Source records:
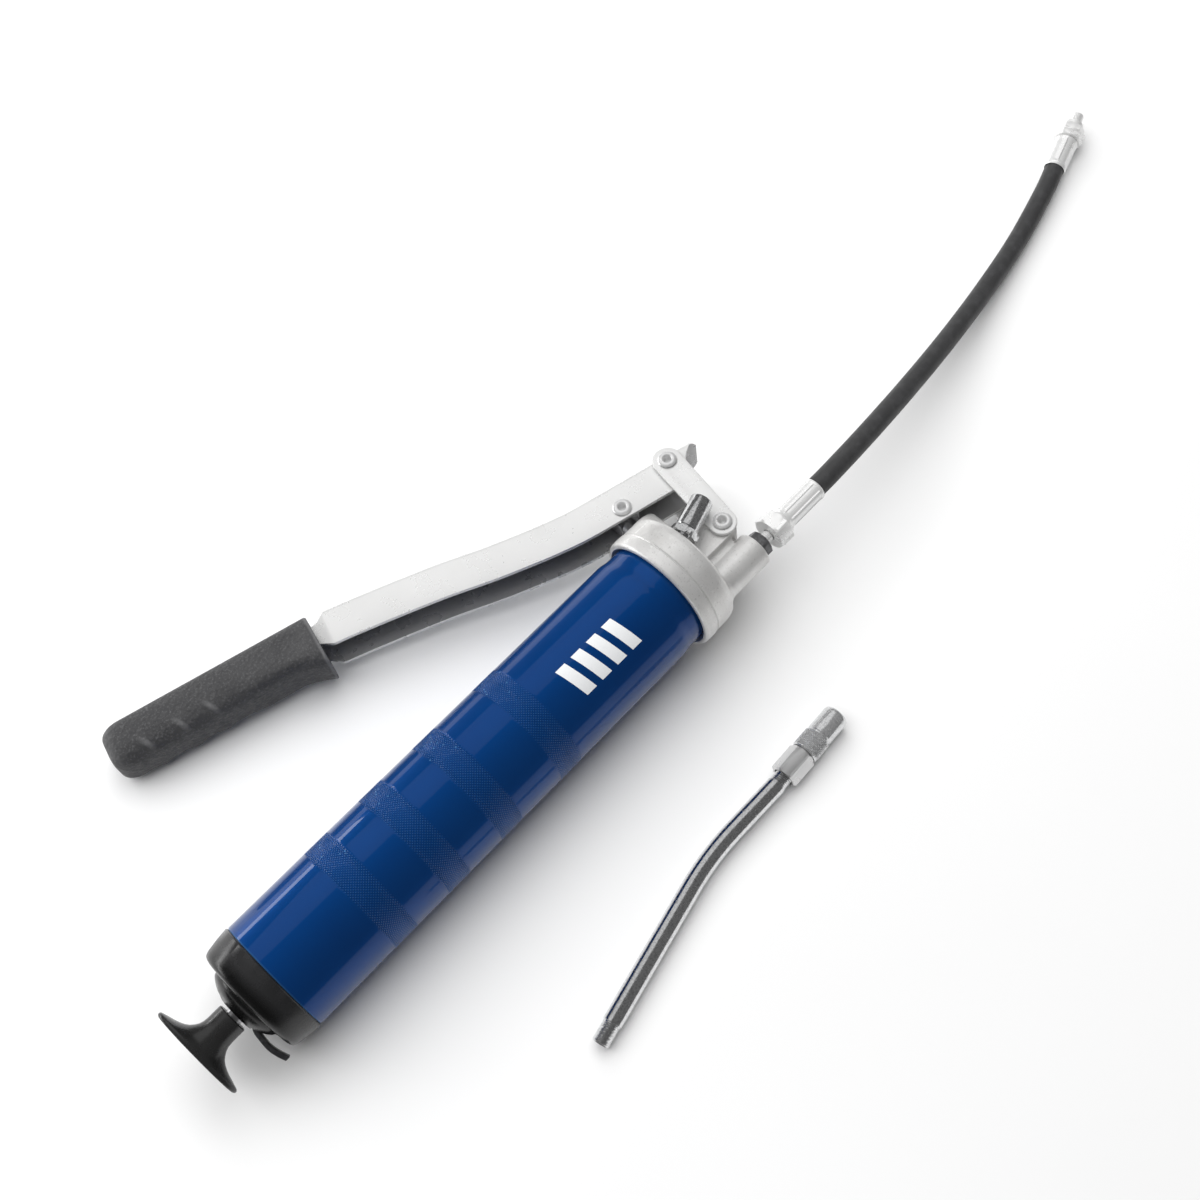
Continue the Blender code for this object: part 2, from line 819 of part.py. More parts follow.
def plunger():
    turn = X_TO_Y.copy()
    turn.translation = Vector((PUMP_X, 0, 0))
    body = lathe(
        "plunger",
        [(0.0012, 0), (0.0012, 0.0040), (0.0022, PUMP_BORE_R - 0.0002),
         (0.0385, PUMP_BORE_R - 0.0002), (0.0385, 0)],
        turn,
        28,
    )
    eye_low, eye_high = 0.0361, 0.0458
    eye = box(
        "plunger_eye", (PUMP_X - 0.0056, eye_low, -0.0046), (PUMP_X + 0.0066, eye_high, 0.0046)
    )
    add(body, eye)
    half = PIN_R + 0.0005
    y = PLUNGER_PIVOT.y
    slot = arc((PUMP_X + SLOT_OUT, y), half, -90, 90, 8)
    slot += arc((PUMP_X - SLOT_IN, y), half, 90, 270, 8)
    cut(body, prism("plunger_slot", slot, -0.02, 0.02))
    place(body, "steel", pivot=PLUNGER_PIVOT)


def plunger_seal():
    """Ring in the groove near the mouth of the pump bore."""
    turn = X_TO_Y.copy()
    turn.translation = Vector((PUMP_X, 0, 0))
    profile = []
    for i in range(8):
        a = 2 * math.pi * i / 8
        profile.append((0.0260 + 0.00040 * math.cos(a), 0.00531 + 0.00040 * math.sin(a)))
    place(lathe("plunger_seal", profile, turn, 20), "rubber")


# ---------------------------------------------------------------- hose


def hose_fitting():
    """Crimped end with a hex, screwed into the adapter on its own nipple."""
    axis = Matrix.Translation((0, OUTLET_Y, 0))
    nipple = lathe(
        "hose_nipple",
        [(0.2800, 0.0012)]
        + threaded(0.2800, 0.2925, 0.0028, 0.0018, 0.0003)
        + [(0.3200, 0.0024), (0.3200, 0.0012)],
        axis,
        20,
    )
    place(nipple, "zinc")
    body = lathe(
        "hose_ferrule",
        [
            (0.3020, 0),
            (0.3020, 0.0070),
            (0.3045, FERRULE_R - 0.0002),
            (HOSE_EXIT - 0.0010, FERRULE_R),
            (HOSE_EXIT, FERRULE_R - 0.0004),
            (HOSE_EXIT, 0),
        ],
        axis,
        36,
    )
    add(body, hexagon("ferrule_hex", 0.2940, 0.3025, 0.0093, axis))
    bore = lathe(
        "ferrule_bore",
        [(0.29, 0), (0.29, 0.0031), (0.3075, 0.0031), (0.3075, HOSE_R + GAP),
         (0.34, HOSE_R + GAP), (0.34, 0)],
        axis,
        28,
    )
    cut(body, bore)
    place(body, "zinc")


def hose_route():
    """The hose's centre line, from inside its first fitting to inside its last."""
    near = [GUN @ Vector((x, OUTLET_Y, 0)) for x in (0.3210, 0.3300, 0.3380)]
    rest = (
        (0.3675, -0.0164, 0.0323),
        (0.4067, -0.0126, 0.0253),
        (0.4475, -0.0073, 0.0170),
        (0.4878, -0.0009, 0.0103),
        (0.5264, 0.0064, 0.0066),
        (0.5615, 0.0152, 0.0064),
        (0.5778, 0.0203, 0.0072),
        (0.5856, 0.0228, 0.0077),
    )
    return near + [Vector(point) - ORIGIN for point in rest]


def hose():
    points = curve_through(hose_route(), 26)
    curve = bpy.data.curves.new("hose", "CURVE")
    curve.dimensions = "3D"
    curve.bevel_depth = HOSE_R
    curve.bevel_resolution = 4
    curve.use_fill_caps = True
    line = curve.splines.new("POLY")
    line.points.add(len(points) - 1)
    for spot, point in zip(line.points, points):
        spot.co = (point.x, point.y, point.z, 1)
    obj = bpy.data.objects.new("hose", curve)
    bpy.context.scene.collection.objects.link(obj)
    curve.materials.append(material_for("hose", "rubber"))


def far_fitting():
    """Crimped end with a collar nut and a male thread, on the free end of the hose."""
    route = hose_route()
    heading = (route[-1] - route[-2]).normalized()
    frame = Matrix.Translation(route[-2]) @ heading.to_track_quat("X", "Z").to_matrix().to_4x4()
    ferrule = lathe(
        "tip_ferrule",
        [
            (0.0, 0),
            (0.0, FERRULE_R - 0.0004),
            (0.0010, FERRULE_R),
            (0.0190, FERRULE_R + 0.0004),
            (0.0200, FERRULE_R - 0.0010),
            (0.0200, 0),
        ],
        sides=36,
    )
    bore = lathe(
        "tip_ferrule_bore",
        [(-0.01, 0), (-0.01, HOSE_R + 0.0004), (0.0095, HOSE_R + 0.0004), (0.0095, 0.0031),
         (0.03, 0.0031), (0.03, 0)],
        sides=28,
    )
    cut(ferrule, bore)
    place(ferrule, "zinc", frame=frame)
    nut = hexagon("tip_nut", 0.0203, 0.0283, 0.0081, Matrix.Identity(4))
    nut_bore = lathe(
        "tip_nut_bore", [(0.01, 0), (0.01, 0.0031), (0.04, 0.0031), (0.04, 0)], sides=20
    )
    cut(nut, nut_bore)
    place(nut, "zinc", frame=frame)
    tip = lathe(
        "tip_thread",
        [(0.0110, 0.0012), (0.0110, 0.0028), (0.0286, 0.0028), (0.0286, 0.0052), (0.0322, 0.0052)]
        + threaded(0.0326, 0.0384, 0.0034, 0.0018)
        + [(0.0390, 0.0026), (0.0390, 0.0012)],
        sides=20,
    )
    place(tip, "zinc", frame=frame)


# ---------------------------------------------------------------- rigid pipe and coupler


def coupler_frame():
    return TABLE @ Matrix.Translation(COUPLER_START) @ Matrix.Rotation(COUPLER_HEADING, 4, "Z")


def extension_pipe():
    heading = Vector((math.cos(COUPLER_HEADING), math.sin(COUPLER_HEADING), 0))
    inside = COUPLER_START + heading * 0.0070
    away = (PIPE_END - PIPE_BEND).normalized()
    back = (COUPLER_START - PIPE_BEND).normalized()
    line = [PIPE_END, PIPE_END - away * 0.0105, PIPE_BEND + away * 0.016, PIPE_BEND + away * 0.008]
    line += [PIPE_BEND + (away + back) * 0.0017, PIPE_BEND + back * 0.008, PIPE_BEND + back * 0.016]
    line += [COUPLER_START - heading * 0.0015, inside]
    sections = []
    for i, centre in enumerate(line):
        ahead = (line[min(i + 1, len(line) - 1)] - line[max(i - 1, 0)]).normalized()
        side = Vector((-ahead.y, ahead.x, 0)).normalized()
        up = ahead.cross(side)
        r = PIPE_R if 0 < i < len(line) - 2 else PIPE_R - 0.0004
        loop = []
        for k in range(28):
            a = 2 * math.pi * k / 28
            loop.append(centre + r * (math.cos(a) * side + math.sin(a) * up))
        sections.append(loop)
    pipe = loft("extension_pipe", sections)
    for name, start, end in (
        ("pipe_bore_a", PIPE_END + away * 0.005, PIPE_BEND),
        ("pipe_bore_b", PIPE_BEND, inside + heading * 0.005),
    ):
        cut(pipe, rod_between(name, start, end, 0.0019, 14))
    place(pipe, "chrome", frame=TABLE)


def coupler():
    frame = coupler_frame()
    body = hexagon("coupler_body", 0.0, 0.0146, 0.0070, Matrix.Rotation(math.radians(30), 4, "X"))
    spigot = lathe(
        "coupler_spigot", [(0.0140, 0), (0.0140, 0.0050), (0.0230, 0.0050), (0.0230, 0)], sides=28
    )
    add(body, spigot)
    bore = lathe(
        "coupler_bore",
        [(-0.01, 0), (-0.01, PIPE_R + GAP), (0.0085, PIPE_R + GAP), (0.0085, 0.0020),
         (0.0150, 0.0020), (0.0150, 0.0040), (0.03, 0.0040), (0.03, 0)],
        sides=28,
    )
    cut(body, bore)
    place(body, "zinc", frame=frame)
    sleeve = lathe(
        "coupler_sleeve",
        [
            (0.0150, 0.0053),
            (0.0150, COUPLER_R),
            (0.0250, COUPLER_R),
            (0.0253, 0.0063),
            (0.0385, 0.0063),
            (0.0397, 0.0057),
            (0.0397, 0.0037),
            (0.0378, 0.0037),
            (0.0355, 0.0053),
        ],
        sides=32,
    )
    place(sleeve, "chrome", frame=frame)
    seal = [(0.0236, 0.0010), (0.0236, 0.0038), (0.0262, 0.0038), (0.0262, 0.0010)]
    place(lathe("coupler_seal", seal, sides=24), "rubber", frame=frame)
    jaws = [
        (0.0265, 0.0034),
        (0.0265, 0.0049),
        (0.0349, 0.0049),
        (0.0368, 0.0040),
        (0.0368, 0.0033),
        (0.0350, 0.0031),
    ]
    place(lathe("coupler_jaws", jaws, sides=24), "steel", frame=frame)
    spring = coil("coupler_spring", 0.0160, 0.0228, 0.0028, 0.0004, 3, 4, 10)
    place(spring, "steel", frame=frame)


def main():
    clear_scene()
    barrel()
    end_cap()
    rod_latch()
    tee_handle()
    follower_rod()
    follower_stack()
    follower_spring()
    head_casting()
    head_gasket()
    outlet_check()
    outlet_adapter()
    filler_nipple()
    link()
    lever_channel()
    grip()
    plunger()
    plunger_seal()
    hose_fitting()
    hose()
    far_fitting()
    extension_pipe()
    coupler()


main()
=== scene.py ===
"""Looks of the lever grease gun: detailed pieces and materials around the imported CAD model."""

import json
import math

import bmesh
import bpy
from mathutils import Matrix, Vector


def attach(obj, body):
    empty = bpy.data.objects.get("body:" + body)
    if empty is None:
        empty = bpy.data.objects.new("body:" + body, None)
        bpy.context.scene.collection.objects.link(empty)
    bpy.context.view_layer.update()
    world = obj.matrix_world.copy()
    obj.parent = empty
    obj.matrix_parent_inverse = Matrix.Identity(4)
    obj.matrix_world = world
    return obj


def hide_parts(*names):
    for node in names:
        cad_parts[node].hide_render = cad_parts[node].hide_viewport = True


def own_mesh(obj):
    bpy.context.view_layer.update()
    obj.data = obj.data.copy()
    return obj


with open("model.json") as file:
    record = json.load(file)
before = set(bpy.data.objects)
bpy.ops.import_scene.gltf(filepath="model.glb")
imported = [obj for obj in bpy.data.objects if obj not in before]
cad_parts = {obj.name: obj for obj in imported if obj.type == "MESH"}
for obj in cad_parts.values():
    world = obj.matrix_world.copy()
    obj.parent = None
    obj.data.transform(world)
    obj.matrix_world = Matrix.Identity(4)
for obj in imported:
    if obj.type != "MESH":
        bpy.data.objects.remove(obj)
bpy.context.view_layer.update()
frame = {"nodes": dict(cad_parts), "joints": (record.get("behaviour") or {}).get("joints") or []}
nodes = frame["nodes"]
joints = {joint["name"]: joint for joint in frame["joints"]}

# ---------------------------------------------------------------- frames

# The gun's own axes: x along the barrel to the outlet, y towards the lever, z across the lever.
# Its origin is on the barrel's axis at the end cap. The joints say where it lies.
LINK_PIVOT = Vector((0.2798, -0.0022, 0.0))
LEVER_PIVOT = Vector((0.2882, 0.0399, 0.0))
PLUNGER_PIVOT = Vector((0.2561, 0.0394, 0.0))


def frame_of(x, y, z, origin):
    columns = [Vector(axis).normalized() for axis in (x, y, z)]
    matrix = Matrix(columns).transposed().to_4x4()
    matrix.translation = origin
    return matrix


def gun_frame():
    x = -Vector(joints["follower_pull"]["axis"])
    y = Vector(joints["plunger_stroke"]["axis"])
    z = -Vector(joints["lever_swing"]["axis"])
    pivot = Vector(joints["link_swing"]["pos_m"])
    return frame_of(x, y, z, pivot - x * LINK_PIVOT.x - y * LINK_PIVOT.y)


GUN = gun_frame()
TAIL = GUN @ Matrix.Rotation(math.radians(22.5), 4, "X")
ROW = Matrix.Identity(4)
X_TO_Z = Matrix.Rotation(math.radians(-90), 4, "Y")
X_TO_Y = Matrix.Rotation(math.radians(90), 4, "Z")

OUTLET_Y = -0.0180
OUTLET = GUN @ Matrix.Translation((0, OUTLET_Y, 0))

# ---------------------------------------------------------------- camera


def camera():
    """The camera that took the photograph, as fitted to the gun and the table."""
    data = bpy.data.cameras.new("camera")
    data.sensor_width = 36.0
    data.lens = 45.95
    data.clip_start = 0.01
    obj = bpy.data.objects.new("camera", data)
    right = Vector((0.68661, -0.72698, -0.00859))
    down = Vector((-0.66825, -0.62641, -0.40131))
    ahead = Vector((0.28636, 0.28128, -0.91590))
    obj.matrix_world = frame_of(right, -down, -ahead, Vector((-0.12679, -0.19084, 0.67640)))
    bpy.context.scene.collection.objects.link(obj)
    bpy.context.scene.camera = obj


camera()

# ---------------------------------------------------------------- shapes


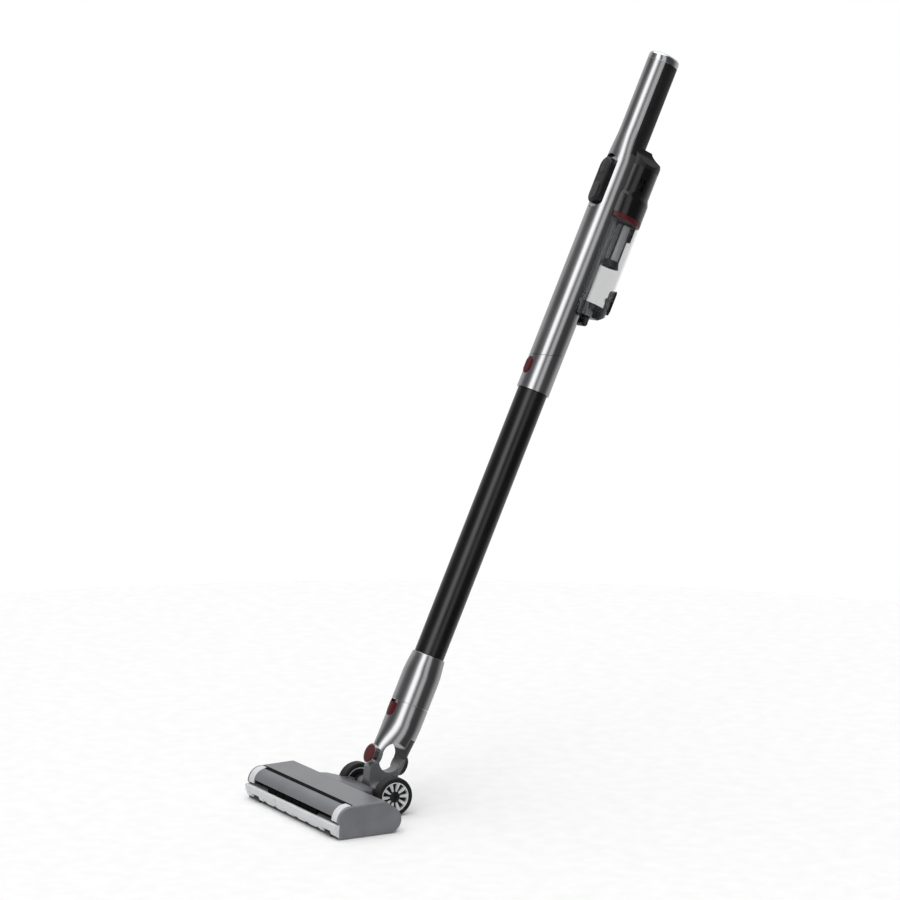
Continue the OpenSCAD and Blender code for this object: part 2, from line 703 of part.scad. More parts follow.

--- TASK DESCRIPTION ---
Repeat exactly the lines running from the one with "lever_channel()" through the one with "for node in", both included.

--- RESULT BELOW ---
    lever_channel()
    grip()
    plunger()
    plunger_seal()
    hose_fitting()
    hose()
    far_fitting()
    extension_pipe()
    coupler()


main()
=== scene.py ===
"""Looks of the lever grease gun: detailed pieces and materials around the imported CAD model."""

import json
import math

import bmesh
import bpy
from mathutils import Matrix, Vector


def attach(obj, body):
    empty = bpy.data.objects.get("body:" + body)
    if empty is None:
        empty = bpy.data.objects.new("body:" + body, None)
        bpy.context.scene.collection.objects.link(empty)
    bpy.context.view_layer.update()
    world = obj.matrix_world.copy()
    obj.parent = empty
    obj.matrix_parent_inverse = Matrix.Identity(4)
    obj.matrix_world = world
    return obj


def hide_parts(*names):
    for node in names:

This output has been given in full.